Congressional Republicans are very unlikely to let DHS funding lapse. Senate Majority Leader Mitch McConnell (R-Ky.) stressed to reporters Wednesday: “At the end of the day, we’re going to fund the department.”

Speaker John Boehner and House Republicans are planning to try to choke off money for the executive action next week, with legislation to fund DHS most likely tied to language to limit funding for carrying out Obama’s executive action.

No final strategy decisions have been made, and it’s not clear what language the GOP leadership will ultimately use. But Rules Committee Chairman Pete Sessions (R-Texas) described one possible companion bill on Wednesday: a measure written by Rep. Mick Mulvaney (R-S.C.) that would explicitly bar any funds — even those collected by fees — to be used to carry out Obama’s immigration actions.

But other ideas are being batted around.

Rep. Martha Roby (R-Ala.) has introduced legislation that essentially mirrors Mulvaney’s measure. Fellow Alabama Republican Rep. Robert Aderholt finalized a bill — which has attracted more than a dozen GOP sponsors — that would combat Obama’s executive actions on immigration, toughen enforcement on undocumented immigrants and deal with the surge of unaccompanied migrant children who arrived in record numbers at the southern border last summer. Sen. Ron Johnson (R-Wis.), the incoming chairman of the Homeland Security and Governmental Affairs Committee, plans to offer legislation similar to Aderholt’s in the Senate, a Johnson aide said.

To that end, House Majority Leader Kevin McCarthy (R-Calif.) huddled with several House Republicans in his office Wednesday to chart out potential strategy on what to do with the DHS funding bill, which is tentatively planned to hit the floor early next week before congressional Republicans leave for their joint retreat in Hershey, Pennsylvania.

No decisions were made at that afternoon meeting, according to lawmakers who attended, and House Republicans are set to meet again Thursday to continue to strategize.

“I think we all agree on the goal,” Mulvaney said. “And the goal is to undo the president’s unconstitutional actions.”

Funding for DHS runs through Feb. 27. That Boehner, McCarthy and House Republicans are acting this early shows that they want plenty of time to calculate strategy before that deadline to bring up the bill.

But Republicans will face hurdles beyond House passage of the DHS funding package. For one, Obama is almost certain to issue a veto threat for any legislation that undoes his sweeping immigration actions, which would shield upward of 5 million undocumented immigrants from being deported and grant them work permits. A major slice of that population is parents of U.S. citizens or green-card holders who currently do not have legal status but have been here for at least five years.

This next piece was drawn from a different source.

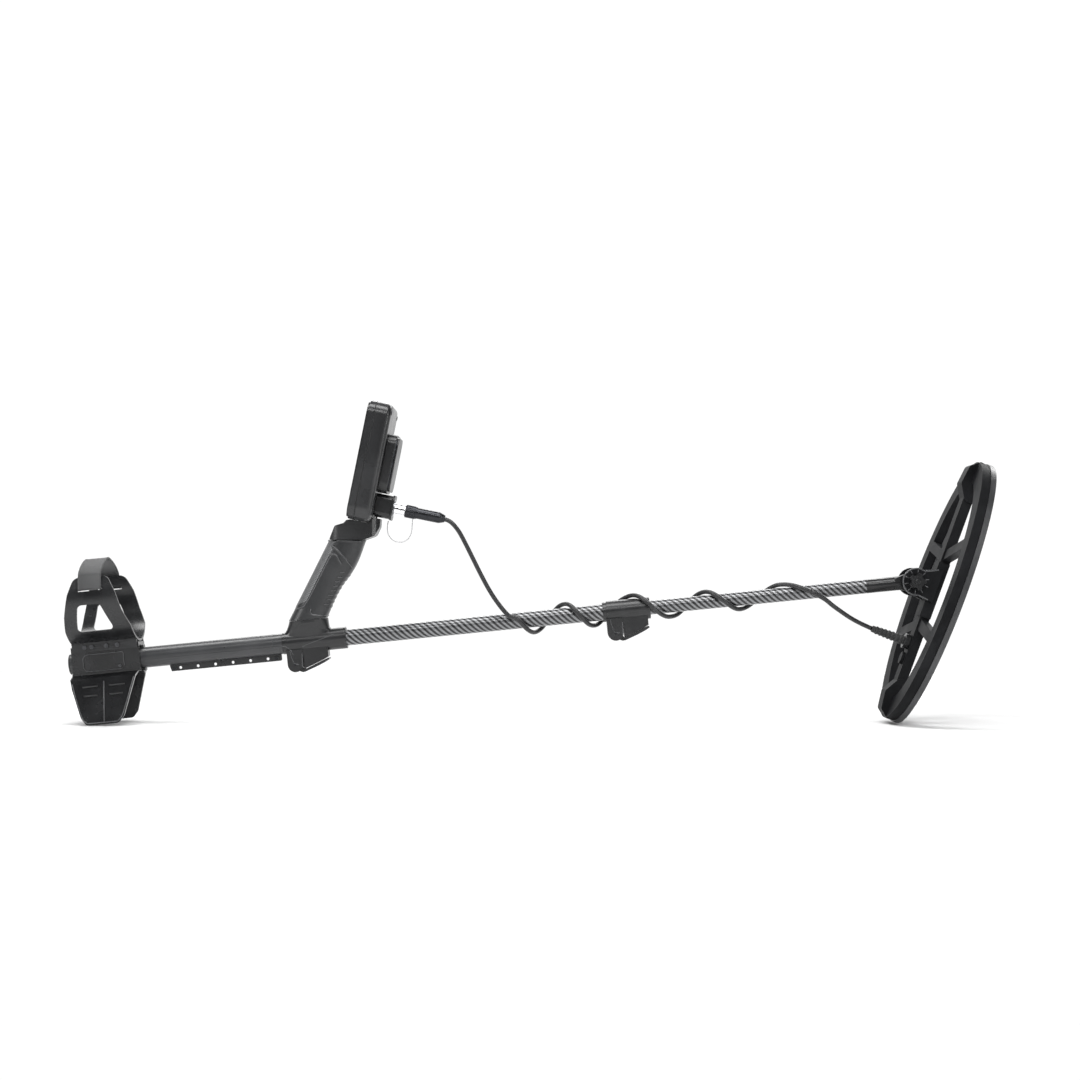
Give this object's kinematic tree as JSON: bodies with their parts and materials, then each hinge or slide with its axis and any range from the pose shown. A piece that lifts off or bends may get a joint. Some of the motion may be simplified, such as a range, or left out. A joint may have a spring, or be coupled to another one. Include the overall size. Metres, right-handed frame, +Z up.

It’s also unclear whether legislation overriding Obama’s executive actions could reach the 60-vote threshold to clear a filibuster in the Senate. Republicans will need the help of at least a handful of Senate Democrats to advance legislation, and although several moderate Democrats expressed opposition to Obama going at it alone on immigration, it’s far from certain whether they would actively help Republicans gut the executive actions.

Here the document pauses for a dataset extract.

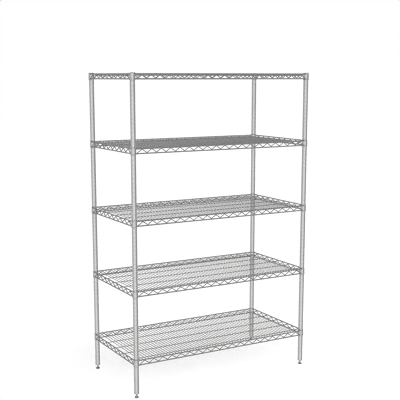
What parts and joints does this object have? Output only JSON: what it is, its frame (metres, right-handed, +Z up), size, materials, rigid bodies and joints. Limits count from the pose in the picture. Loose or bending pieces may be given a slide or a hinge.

So where Republicans go from there after legislation passes the House remains in question.

“If the president were to shut down Homeland Security to get his narrow political objectives done, then I think the president’s making a big mistake,” Sessions said. He waved off a potential veto threat, stressing: “We are going to stick to our plan, and we believe it is wrong what the president has done.”

Still, other lawmakers struck a cautious tone.

“I’m a real optimist,” Rep. Mario Diaz-Balart (R-Fla.), a key player in immigration efforts, said Wednesday. “But I don’t think I’m optimistic enough to tell you that it’s going to be over real quick.”

Speaking to television reporters in the wake of the attacks in Paris, Homeland Security Secretary Jeh Johnson urged lawmakers to give his agency a full appropriations bill, rather than the short-term funding leash that DHS is currently running under.

“We cannot continue through the course of the year to function on a continuing resolution,” Johnson said. “That poses real risk to homeland security. There are initiatives, new starts, that need to be funded in my department in an appropriations bill for fiscal year 2015 that are very important to homeland security.”